## BEGIN

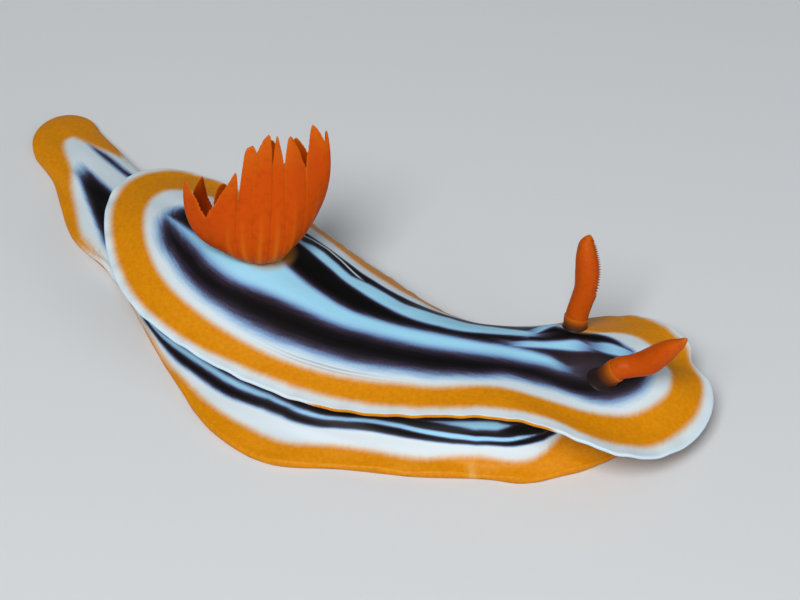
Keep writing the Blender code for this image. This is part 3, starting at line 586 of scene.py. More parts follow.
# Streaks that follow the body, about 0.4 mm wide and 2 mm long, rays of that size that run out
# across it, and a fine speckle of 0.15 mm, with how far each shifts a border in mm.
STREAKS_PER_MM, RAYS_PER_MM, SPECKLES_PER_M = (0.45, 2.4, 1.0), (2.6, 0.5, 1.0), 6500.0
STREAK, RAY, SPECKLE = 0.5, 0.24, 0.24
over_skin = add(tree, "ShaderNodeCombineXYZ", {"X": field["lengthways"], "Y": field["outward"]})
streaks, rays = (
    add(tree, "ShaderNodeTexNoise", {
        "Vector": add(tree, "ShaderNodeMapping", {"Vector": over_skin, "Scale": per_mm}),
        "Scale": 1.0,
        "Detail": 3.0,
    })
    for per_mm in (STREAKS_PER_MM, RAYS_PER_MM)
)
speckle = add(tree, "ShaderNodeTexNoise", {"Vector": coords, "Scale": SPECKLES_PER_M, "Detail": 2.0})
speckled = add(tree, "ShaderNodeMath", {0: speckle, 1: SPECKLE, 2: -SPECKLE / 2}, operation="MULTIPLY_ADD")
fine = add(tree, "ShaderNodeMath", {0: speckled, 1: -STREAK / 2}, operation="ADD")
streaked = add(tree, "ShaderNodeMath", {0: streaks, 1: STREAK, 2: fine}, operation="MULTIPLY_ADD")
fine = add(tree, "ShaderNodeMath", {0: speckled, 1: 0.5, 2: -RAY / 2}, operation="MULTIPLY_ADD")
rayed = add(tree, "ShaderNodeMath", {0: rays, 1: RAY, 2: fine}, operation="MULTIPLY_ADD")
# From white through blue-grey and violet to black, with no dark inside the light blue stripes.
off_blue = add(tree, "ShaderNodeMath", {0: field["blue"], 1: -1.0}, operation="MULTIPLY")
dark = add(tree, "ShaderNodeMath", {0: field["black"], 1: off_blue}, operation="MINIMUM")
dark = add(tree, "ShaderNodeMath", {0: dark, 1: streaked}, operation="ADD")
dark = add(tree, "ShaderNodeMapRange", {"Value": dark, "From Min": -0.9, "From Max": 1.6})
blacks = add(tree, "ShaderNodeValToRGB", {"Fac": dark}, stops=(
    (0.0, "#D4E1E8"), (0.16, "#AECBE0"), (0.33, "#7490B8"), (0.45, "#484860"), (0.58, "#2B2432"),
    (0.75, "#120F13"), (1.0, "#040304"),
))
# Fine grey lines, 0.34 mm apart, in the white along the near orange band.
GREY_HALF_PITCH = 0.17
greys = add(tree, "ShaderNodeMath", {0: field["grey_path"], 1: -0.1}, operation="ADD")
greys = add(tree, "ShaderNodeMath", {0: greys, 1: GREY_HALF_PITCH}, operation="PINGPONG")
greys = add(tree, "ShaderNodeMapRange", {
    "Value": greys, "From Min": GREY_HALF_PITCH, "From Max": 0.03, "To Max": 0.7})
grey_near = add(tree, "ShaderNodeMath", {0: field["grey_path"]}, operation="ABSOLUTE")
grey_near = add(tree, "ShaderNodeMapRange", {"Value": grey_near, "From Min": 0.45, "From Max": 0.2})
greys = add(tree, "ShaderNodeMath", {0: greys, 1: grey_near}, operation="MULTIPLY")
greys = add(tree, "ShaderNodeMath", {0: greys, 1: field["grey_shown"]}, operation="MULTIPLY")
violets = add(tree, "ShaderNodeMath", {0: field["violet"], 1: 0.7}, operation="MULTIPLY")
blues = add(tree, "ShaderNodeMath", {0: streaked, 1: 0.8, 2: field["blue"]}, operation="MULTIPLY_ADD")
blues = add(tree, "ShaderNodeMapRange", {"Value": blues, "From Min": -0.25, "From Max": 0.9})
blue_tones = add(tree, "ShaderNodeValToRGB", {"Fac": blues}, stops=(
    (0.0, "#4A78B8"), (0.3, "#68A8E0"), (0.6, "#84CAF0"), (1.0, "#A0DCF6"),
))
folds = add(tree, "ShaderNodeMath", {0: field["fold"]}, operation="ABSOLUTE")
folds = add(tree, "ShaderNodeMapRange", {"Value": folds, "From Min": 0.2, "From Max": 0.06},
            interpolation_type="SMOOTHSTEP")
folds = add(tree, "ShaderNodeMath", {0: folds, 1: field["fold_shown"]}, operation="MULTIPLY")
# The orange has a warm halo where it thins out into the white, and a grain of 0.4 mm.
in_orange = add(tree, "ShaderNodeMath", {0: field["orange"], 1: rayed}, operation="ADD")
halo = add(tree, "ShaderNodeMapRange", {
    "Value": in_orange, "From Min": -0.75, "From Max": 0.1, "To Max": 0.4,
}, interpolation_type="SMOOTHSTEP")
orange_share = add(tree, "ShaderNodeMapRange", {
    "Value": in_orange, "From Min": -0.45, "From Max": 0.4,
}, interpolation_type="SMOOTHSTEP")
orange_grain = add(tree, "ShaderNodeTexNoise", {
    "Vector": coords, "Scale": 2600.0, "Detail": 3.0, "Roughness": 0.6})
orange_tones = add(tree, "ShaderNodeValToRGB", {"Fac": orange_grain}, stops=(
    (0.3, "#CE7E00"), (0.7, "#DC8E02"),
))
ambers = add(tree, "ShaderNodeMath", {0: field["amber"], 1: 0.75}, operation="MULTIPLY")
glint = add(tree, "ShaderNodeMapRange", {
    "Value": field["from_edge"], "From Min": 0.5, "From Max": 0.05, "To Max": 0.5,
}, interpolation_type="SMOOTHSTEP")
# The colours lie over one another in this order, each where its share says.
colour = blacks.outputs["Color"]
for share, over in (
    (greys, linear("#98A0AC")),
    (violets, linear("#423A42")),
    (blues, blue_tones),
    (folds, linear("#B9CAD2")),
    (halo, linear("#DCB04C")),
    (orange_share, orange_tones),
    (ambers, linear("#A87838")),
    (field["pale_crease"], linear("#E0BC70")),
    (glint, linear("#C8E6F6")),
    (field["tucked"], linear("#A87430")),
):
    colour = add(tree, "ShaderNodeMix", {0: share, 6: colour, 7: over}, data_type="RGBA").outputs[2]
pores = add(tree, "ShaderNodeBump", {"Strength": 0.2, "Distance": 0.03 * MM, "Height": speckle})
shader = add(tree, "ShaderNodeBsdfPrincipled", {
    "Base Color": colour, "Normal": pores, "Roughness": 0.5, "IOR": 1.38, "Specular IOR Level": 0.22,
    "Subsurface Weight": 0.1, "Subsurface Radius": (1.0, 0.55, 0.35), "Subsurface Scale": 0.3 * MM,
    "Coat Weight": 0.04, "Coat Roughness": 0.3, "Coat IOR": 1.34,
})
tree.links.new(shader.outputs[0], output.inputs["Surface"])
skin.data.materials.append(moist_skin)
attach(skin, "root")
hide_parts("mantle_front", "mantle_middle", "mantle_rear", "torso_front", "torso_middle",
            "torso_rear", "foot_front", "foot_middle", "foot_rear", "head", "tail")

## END

THE TASK:
Nothing should be left out: repeat all of the data exactly.

ANSWER FOR THIS EXERCISE:
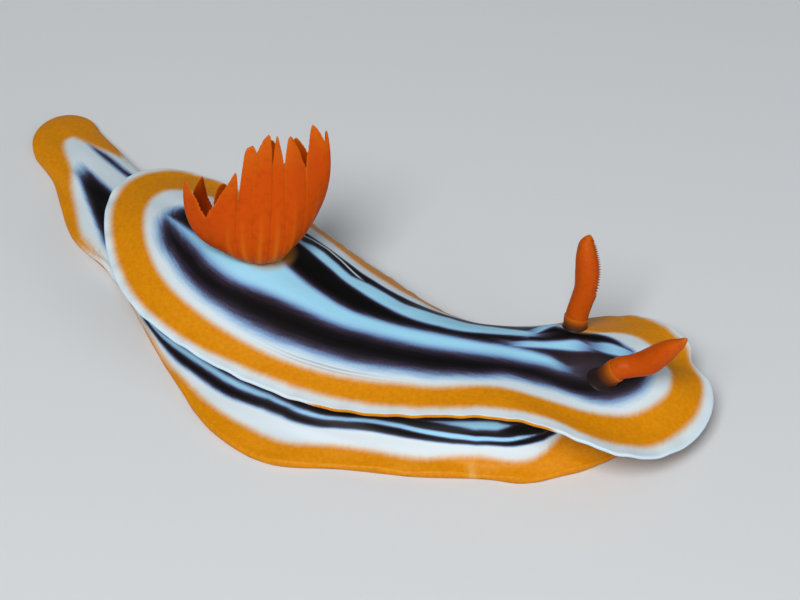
Keep writing the Blender code for this image. This is part 3, starting at line 586 of scene.py. More parts follow.
# Streaks that follow the body, about 0.4 mm wide and 2 mm long, rays of that size that run out
# across it, and a fine speckle of 0.15 mm, with how far each shifts a border in mm.
STREAKS_PER_MM, RAYS_PER_MM, SPECKLES_PER_M = (0.45, 2.4, 1.0), (2.6, 0.5, 1.0), 6500.0
STREAK, RAY, SPECKLE = 0.5, 0.24, 0.24
over_skin = add(tree, "ShaderNodeCombineXYZ", {"X": field["lengthways"], "Y": field["outward"]})
streaks, rays = (
    add(tree, "ShaderNodeTexNoise", {
        "Vector": add(tree, "ShaderNodeMapping", {"Vector": over_skin, "Scale": per_mm}),
        "Scale": 1.0,
        "Detail": 3.0,
    })
    for per_mm in (STREAKS_PER_MM, RAYS_PER_MM)
)
speckle = add(tree, "ShaderNodeTexNoise", {"Vector": coords, "Scale": SPECKLES_PER_M, "Detail": 2.0})
speckled = add(tree, "ShaderNodeMath", {0: speckle, 1: SPECKLE, 2: -SPECKLE / 2}, operation="MULTIPLY_ADD")
fine = add(tree, "ShaderNodeMath", {0: speckled, 1: -STREAK / 2}, operation="ADD")
streaked = add(tree, "ShaderNodeMath", {0: streaks, 1: STREAK, 2: fine}, operation="MULTIPLY_ADD")
fine = add(tree, "ShaderNodeMath", {0: speckled, 1: 0.5, 2: -RAY / 2}, operation="MULTIPLY_ADD")
rayed = add(tree, "ShaderNodeMath", {0: rays, 1: RAY, 2: fine}, operation="MULTIPLY_ADD")
# From white through blue-grey and violet to black, with no dark inside the light blue stripes.
off_blue = add(tree, "ShaderNodeMath", {0: field["blue"], 1: -1.0}, operation="MULTIPLY")
dark = add(tree, "ShaderNodeMath", {0: field["black"], 1: off_blue}, operation="MINIMUM")
dark = add(tree, "ShaderNodeMath", {0: dark, 1: streaked}, operation="ADD")
dark = add(tree, "ShaderNodeMapRange", {"Value": dark, "From Min": -0.9, "From Max": 1.6})
blacks = add(tree, "ShaderNodeValToRGB", {"Fac": dark}, stops=(
    (0.0, "#D4E1E8"), (0.16, "#AECBE0"), (0.33, "#7490B8"), (0.45, "#484860"), (0.58, "#2B2432"),
    (0.75, "#120F13"), (1.0, "#040304"),
))
# Fine grey lines, 0.34 mm apart, in the white along the near orange band.
GREY_HALF_PITCH = 0.17
greys = add(tree, "ShaderNodeMath", {0: field["grey_path"], 1: -0.1}, operation="ADD")
greys = add(tree, "ShaderNodeMath", {0: greys, 1: GREY_HALF_PITCH}, operation="PINGPONG")
greys = add(tree, "ShaderNodeMapRange", {
    "Value": greys, "From Min": GREY_HALF_PITCH, "From Max": 0.03, "To Max": 0.7})
grey_near = add(tree, "ShaderNodeMath", {0: field["grey_path"]}, operation="ABSOLUTE")
grey_near = add(tree, "ShaderNodeMapRange", {"Value": grey_near, "From Min": 0.45, "From Max": 0.2})
greys = add(tree, "ShaderNodeMath", {0: greys, 1: grey_near}, operation="MULTIPLY")
greys = add(tree, "ShaderNodeMath", {0: greys, 1: field["grey_shown"]}, operation="MULTIPLY")
violets = add(tree, "ShaderNodeMath", {0: field["violet"], 1: 0.7}, operation="MULTIPLY")
blues = add(tree, "ShaderNodeMath", {0: streaked, 1: 0.8, 2: field["blue"]}, operation="MULTIPLY_ADD")
blues = add(tree, "ShaderNodeMapRange", {"Value": blues, "From Min": -0.25, "From Max": 0.9})
blue_tones = add(tree, "ShaderNodeValToRGB", {"Fac": blues}, stops=(
    (0.0, "#4A78B8"), (0.3, "#68A8E0"), (0.6, "#84CAF0"), (1.0, "#A0DCF6"),
))
folds = add(tree, "ShaderNodeMath", {0: field["fold"]}, operation="ABSOLUTE")
folds = add(tree, "ShaderNodeMapRange", {"Value": folds, "From Min": 0.2, "From Max": 0.06},
            interpolation_type="SMOOTHSTEP")
folds = add(tree, "ShaderNodeMath", {0: folds, 1: field["fold_shown"]}, operation="MULTIPLY")
# The orange has a warm halo where it thins out into the white, and a grain of 0.4 mm.
in_orange = add(tree, "ShaderNodeMath", {0: field["orange"], 1: rayed}, operation="ADD")
halo = add(tree, "ShaderNodeMapRange", {
    "Value": in_orange, "From Min": -0.75, "From Max": 0.1, "To Max": 0.4,
}, interpolation_type="SMOOTHSTEP")
orange_share = add(tree, "ShaderNodeMapRange", {
    "Value": in_orange, "From Min": -0.45, "From Max": 0.4,
}, interpolation_type="SMOOTHSTEP")
orange_grain = add(tree, "ShaderNodeTexNoise", {
    "Vector": coords, "Scale": 2600.0, "Detail": 3.0, "Roughness": 0.6})
orange_tones = add(tree, "ShaderNodeValToRGB", {"Fac": orange_grain}, stops=(
    (0.3, "#CE7E00"), (0.7, "#DC8E02"),
))
ambers = add(tree, "ShaderNodeMath", {0: field["amber"], 1: 0.75}, operation="MULTIPLY")
glint = add(tree, "ShaderNodeMapRange", {
    "Value": field["from_edge"], "From Min": 0.5, "From Max": 0.05, "To Max": 0.5,
}, interpolation_type="SMOOTHSTEP")
# The colours lie over one another in this order, each where its share says.
colour = blacks.outputs["Color"]
for share, over in (
    (greys, linear("#98A0AC")),
    (violets, linear("#423A42")),
    (blues, blue_tones),
    (folds, linear("#B9CAD2")),
    (halo, linear("#DCB04C")),
    (orange_share, orange_tones),
    (ambers, linear("#A87838")),
    (field["pale_crease"], linear("#E0BC70")),
    (glint, linear("#C8E6F6")),
    (field["tucked"], linear("#A87430")),
):
    colour = add(tree, "ShaderNodeMix", {0: share, 6: colour, 7: over}, data_type="RGBA").outputs[2]
pores = add(tree, "ShaderNodeBump", {"Strength": 0.2, "Distance": 0.03 * MM, "Height": speckle})
shader = add(tree, "ShaderNodeBsdfPrincipled", {
    "Base Color": colour, "Normal": pores, "Roughness": 0.5, "IOR": 1.38, "Specular IOR Level": 0.22,
    "Subsurface Weight": 0.1, "Subsurface Radius": (1.0, 0.55, 0.35), "Subsurface Scale": 0.3 * MM,
    "Coat Weight": 0.04, "Coat Roughness": 0.3, "Coat IOR": 1.34,
})
tree.links.new(shader.outputs[0], output.inputs["Surface"])
skin.data.materials.append(moist_skin)
attach(skin, "root")
hide_parts("mantle_front", "mantle_middle", "mantle_rear", "torso_front", "torso_middle",
            "torso_rear", "foot_front", "foot_middle", "foot_rear", "head", "tail")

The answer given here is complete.